* Start Information shown *
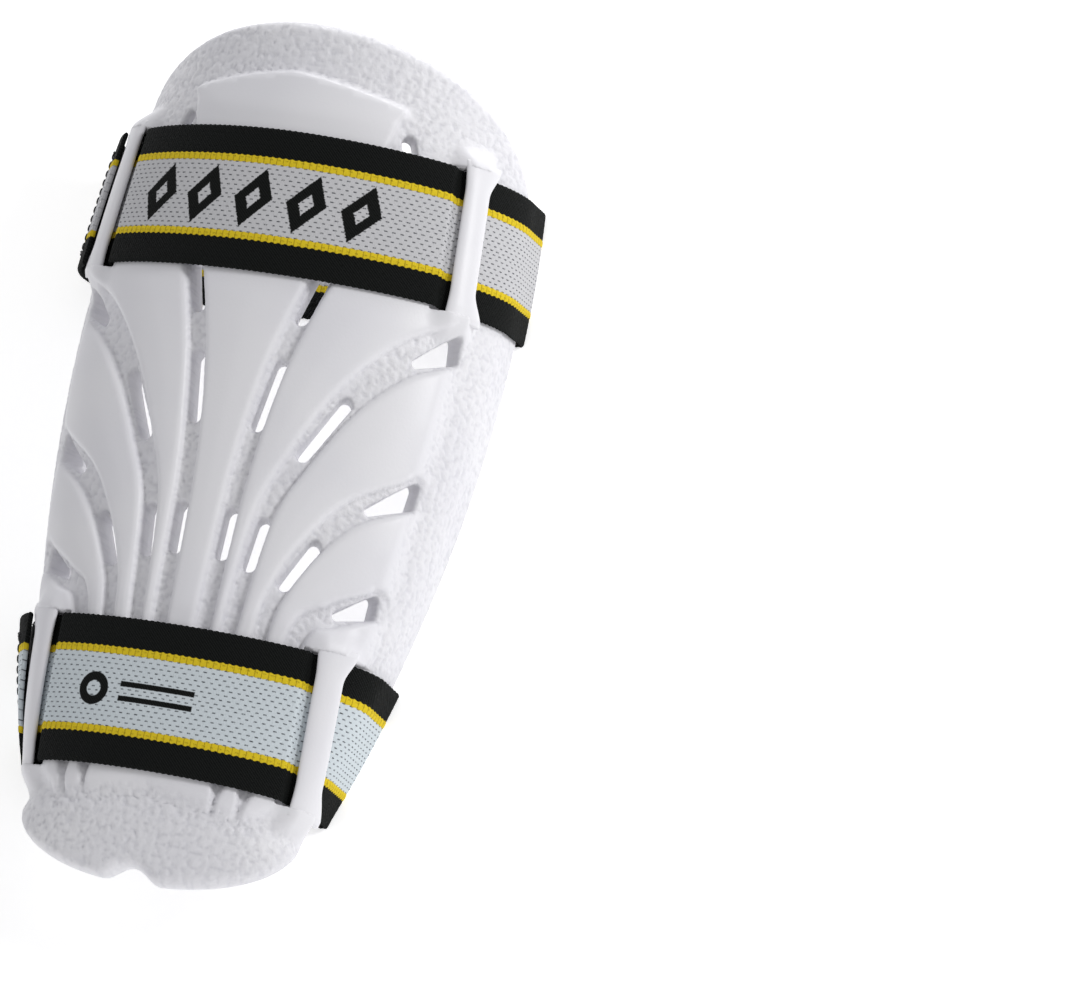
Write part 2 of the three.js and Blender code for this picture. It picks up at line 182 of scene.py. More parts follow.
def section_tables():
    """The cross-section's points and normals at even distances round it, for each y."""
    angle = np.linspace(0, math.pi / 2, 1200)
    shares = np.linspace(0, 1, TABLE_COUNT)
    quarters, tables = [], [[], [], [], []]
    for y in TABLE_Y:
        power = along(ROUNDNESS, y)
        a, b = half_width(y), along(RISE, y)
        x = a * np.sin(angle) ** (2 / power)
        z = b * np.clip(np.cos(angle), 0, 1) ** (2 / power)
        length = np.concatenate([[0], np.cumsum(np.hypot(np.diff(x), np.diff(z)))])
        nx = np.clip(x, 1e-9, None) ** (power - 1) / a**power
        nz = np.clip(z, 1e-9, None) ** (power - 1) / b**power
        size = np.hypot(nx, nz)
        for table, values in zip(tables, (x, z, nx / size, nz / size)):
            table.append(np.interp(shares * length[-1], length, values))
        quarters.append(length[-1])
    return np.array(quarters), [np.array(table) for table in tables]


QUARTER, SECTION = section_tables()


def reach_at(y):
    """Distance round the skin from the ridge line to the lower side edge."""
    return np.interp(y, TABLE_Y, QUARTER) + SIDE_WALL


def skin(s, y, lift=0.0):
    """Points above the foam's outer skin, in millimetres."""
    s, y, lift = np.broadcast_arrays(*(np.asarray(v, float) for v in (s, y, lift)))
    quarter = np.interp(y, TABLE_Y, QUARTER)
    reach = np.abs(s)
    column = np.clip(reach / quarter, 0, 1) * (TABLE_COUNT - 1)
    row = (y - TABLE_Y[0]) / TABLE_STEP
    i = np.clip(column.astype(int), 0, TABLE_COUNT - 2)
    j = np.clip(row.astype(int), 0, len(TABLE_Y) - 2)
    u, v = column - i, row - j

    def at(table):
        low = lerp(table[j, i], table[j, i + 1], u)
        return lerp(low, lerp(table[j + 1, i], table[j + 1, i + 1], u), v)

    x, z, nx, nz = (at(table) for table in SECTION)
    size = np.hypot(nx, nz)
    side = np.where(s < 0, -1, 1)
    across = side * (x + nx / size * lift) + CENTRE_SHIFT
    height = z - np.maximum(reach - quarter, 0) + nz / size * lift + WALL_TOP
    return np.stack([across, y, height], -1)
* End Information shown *
• _Requirement_
Give the material above again, word for word.

• _Exercise output_
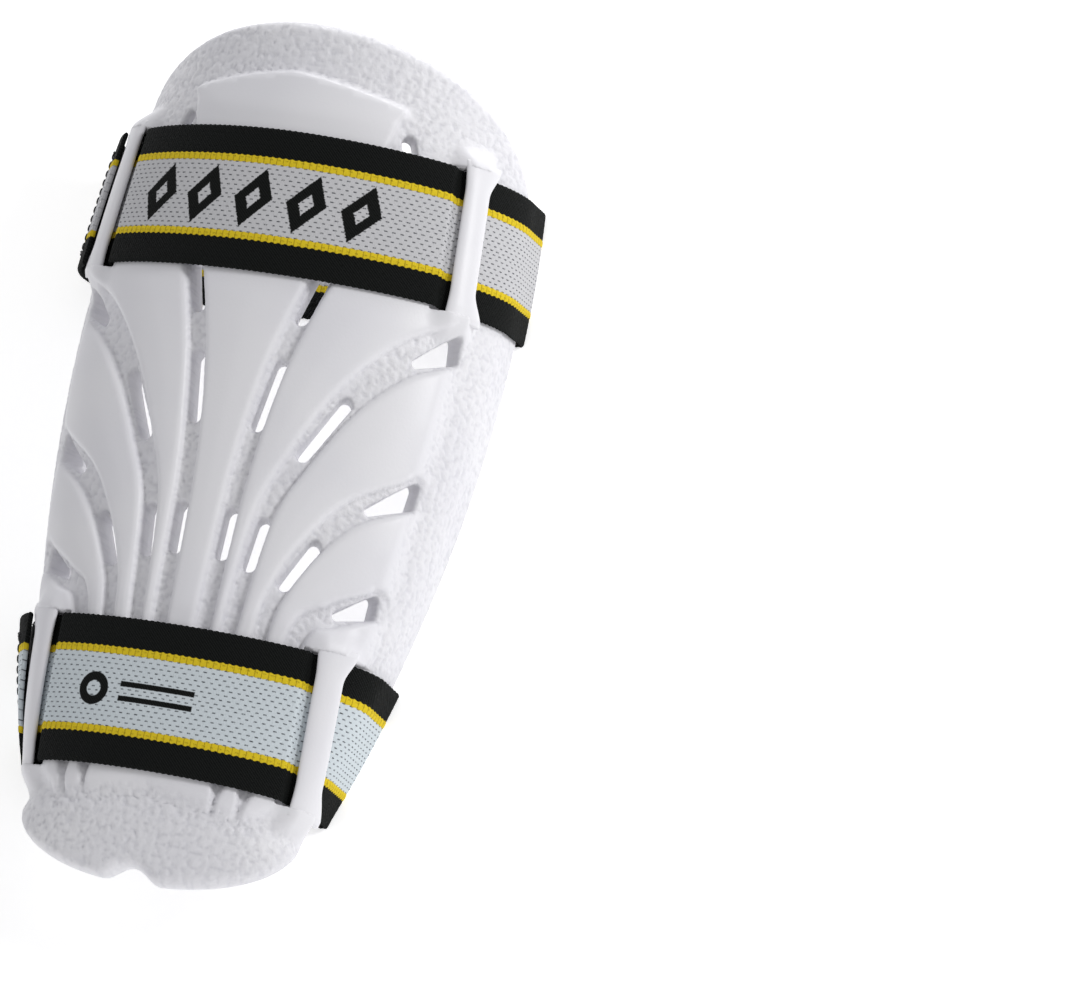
Write part 2 of the three.js and Blender code for this picture. It picks up at line 182 of scene.py. More parts follow.
def section_tables():
    """The cross-section's points and normals at even distances round it, for each y."""
    angle = np.linspace(0, math.pi / 2, 1200)
    shares = np.linspace(0, 1, TABLE_COUNT)
    quarters, tables = [], [[], [], [], []]
    for y in TABLE_Y:
        power = along(ROUNDNESS, y)
        a, b = half_width(y), along(RISE, y)
        x = a * np.sin(angle) ** (2 / power)
        z = b * np.clip(np.cos(angle), 0, 1) ** (2 / power)
        length = np.concatenate([[0], np.cumsum(np.hypot(np.diff(x), np.diff(z)))])
        nx = np.clip(x, 1e-9, None) ** (power - 1) / a**power
        nz = np.clip(z, 1e-9, None) ** (power - 1) / b**power
        size = np.hypot(nx, nz)
        for table, values in zip(tables, (x, z, nx / size, nz / size)):
            table.append(np.interp(shares * length[-1], length, values))
        quarters.append(length[-1])
    return np.array(quarters), [np.array(table) for table in tables]


QUARTER, SECTION = section_tables()


def reach_at(y):
    """Distance round the skin from the ridge line to the lower side edge."""
    return np.interp(y, TABLE_Y, QUARTER) + SIDE_WALL


def skin(s, y, lift=0.0):
    """Points above the foam's outer skin, in millimetres."""
    s, y, lift = np.broadcast_arrays(*(np.asarray(v, float) for v in (s, y, lift)))
    quarter = np.interp(y, TABLE_Y, QUARTER)
    reach = np.abs(s)
    column = np.clip(reach / quarter, 0, 1) * (TABLE_COUNT - 1)
    row = (y - TABLE_Y[0]) / TABLE_STEP
    i = np.clip(column.astype(int), 0, TABLE_COUNT - 2)
    j = np.clip(row.astype(int), 0, len(TABLE_Y) - 2)
    u, v = column - i, row - j

    def at(table):
        low = lerp(table[j, i], table[j, i + 1], u)
        return lerp(low, lerp(table[j + 1, i], table[j + 1, i + 1], u), v)

    x, z, nx, nz = (at(table) for table in SECTION)
    size = np.hypot(nx, nz)
    side = np.where(s < 0, -1, 1)
    across = side * (x + nx / size * lift) + CENTRE_SHIFT
    height = z - np.maximum(reach - quarter, 0) + nz / size * lift + WALL_TOP
    return np.stack([across, y, height], -1)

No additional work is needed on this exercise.